How Chris "Birdman" Andersen Can Be Even Better for Miami Heat Next Season

Peter EmerickSenior Writer IIJuly 14, 2013

Jun 5, 2013; Miami, FL, USA; Miami Heat power forward Chris Andersen reacts during practice for game one of the 2013 NBA Finals against the San Antonio Spurs at American Airlines Arena. Mandatory Credit: Derick E. Hingle-USA TODAY Sports
Derick E. Hingle-USA TODAY Sport

It may seem like a small acquisition, but re-signing Chris "Birdman" Andersen will have a big impact on the Miami Heat's success next season.

This past year, in 42 regular season games, Andersen averaged 4.9 points, 4.1 rebounds and one block per game. 

In the postseason, after significant time building chemistry with his teammates, Andersen's numbers increased to 6.4 points, 3.8 rebounds and 1.1 blocks per game. Sure, that's not a massive increase, but his 80.7 field-goal percentage certainly is.

With time and experience with the roster, Andersen improved, albeit slightly, and that's encouraging considering the massive need the Heat have in their frontcourt moving forward.

The main reason why Andersen's impact is going to be much larger next year is because of the time and training he has this offseason to get into shape and prepare himself for more minutes on the floor.

Increased minutes depends on the rotation that Erik Spoelstra decides to go with. While that will be fluid throughout the season, he would be wise to give Andersen more minutes.

First and foremost he is the most physical big man the Heat have on their roster. No, that doesn't mean that Chris Bosh needs to ride the pine. It means that Andersen and Bosh need to be on the floor at the same time more often.

Moving Bosh back to the power forward position and inserting Andersen into the center spot makes much more sense than what the Heat did during the 2012-13 season.
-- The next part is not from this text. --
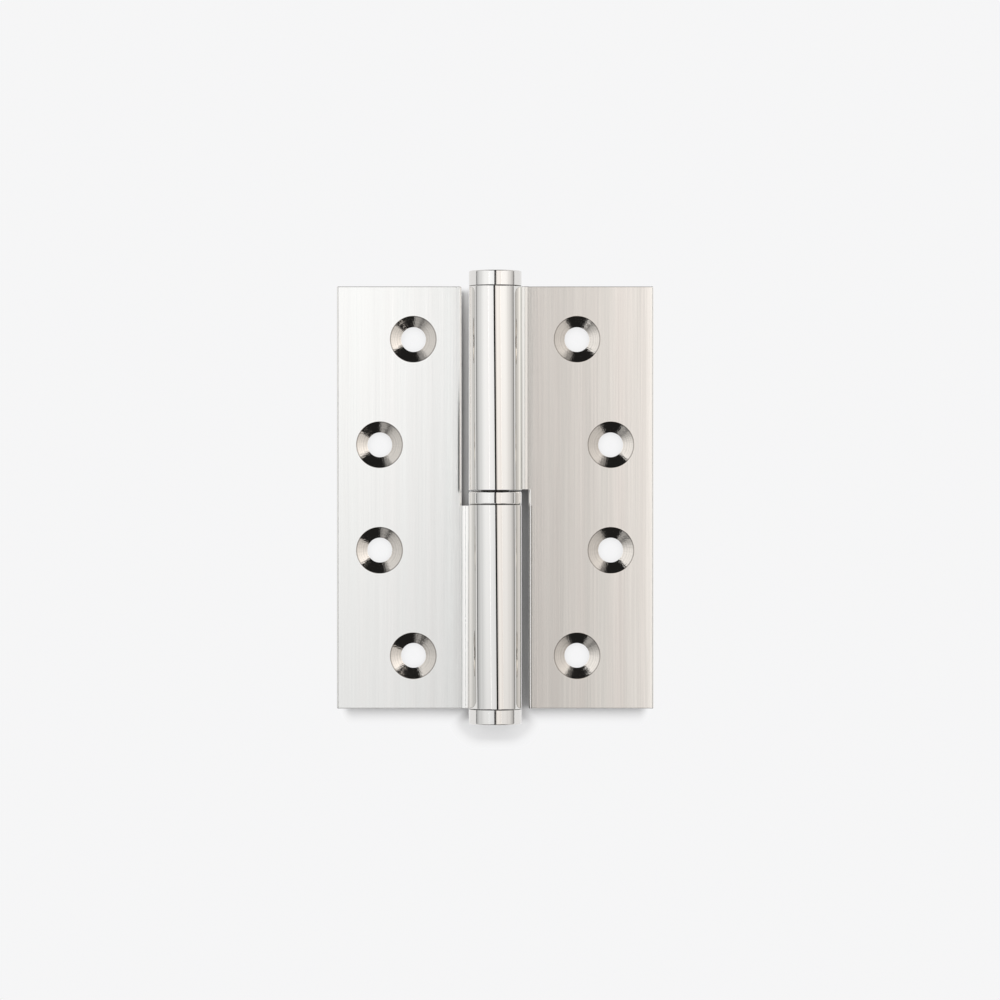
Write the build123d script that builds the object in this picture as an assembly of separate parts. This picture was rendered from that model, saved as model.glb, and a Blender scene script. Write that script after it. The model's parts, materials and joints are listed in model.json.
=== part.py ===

Running with a starting lineup that features Mario Chalmers, Dwyane Wade, LeBron James, Chris Bosh and Chris Andersen is the way to go because it gives the Heat size from the tip.

Sure, adding a spark off the bench is what Andersen does. But there's no reason why that spark can't happen the moment the ref throws the ball into the air.

Not only will Andersen be in better shape, assuming he hits the gym in the offseason, but he will also have more chemistry with everyone on the roster.

While Andersen has never averaged more than 22.6 minutes per game during a season, there's no reason why Andersen can't hit the 25 minute mark next year. 

The one thing he will have to do though is decrease his tendency to foul like it's going out of style.

One of the major reasons why Andersen doesn't always get significant time on the floor is because of his aggressive style of play.

It's either a highlight reel defensive play or a foul, and that's something he has to change. Andersen needs to learn some restraint, because without it he'll just be another high-energy player who's limited because of a proclivity to foul.

Andersen's minutes for next year also depend on how well he works out this summer. It was evident that he wasn't at his top shape until the postseason last year, and that's mainly because he was watching the first half of the season from his recliner.

The Heat have $1.7 million tied up in Andersen, and for that to be a worthwhile investment they'll need to get at least 7.5 points, seven rebounds and 1.5 blocks per game. The Heat's top tier competition in the Eastern Conference all have significant frontcourts—the Indiana Pacers, Brooklyn Nets and New York Knicks—so they will need Andersen to step up his game.

All in all, Andersen needs to work on his stamina and discipline this offseason and show Spoelstra why having him on the floor to start games is more valuable than keeping him on the bench.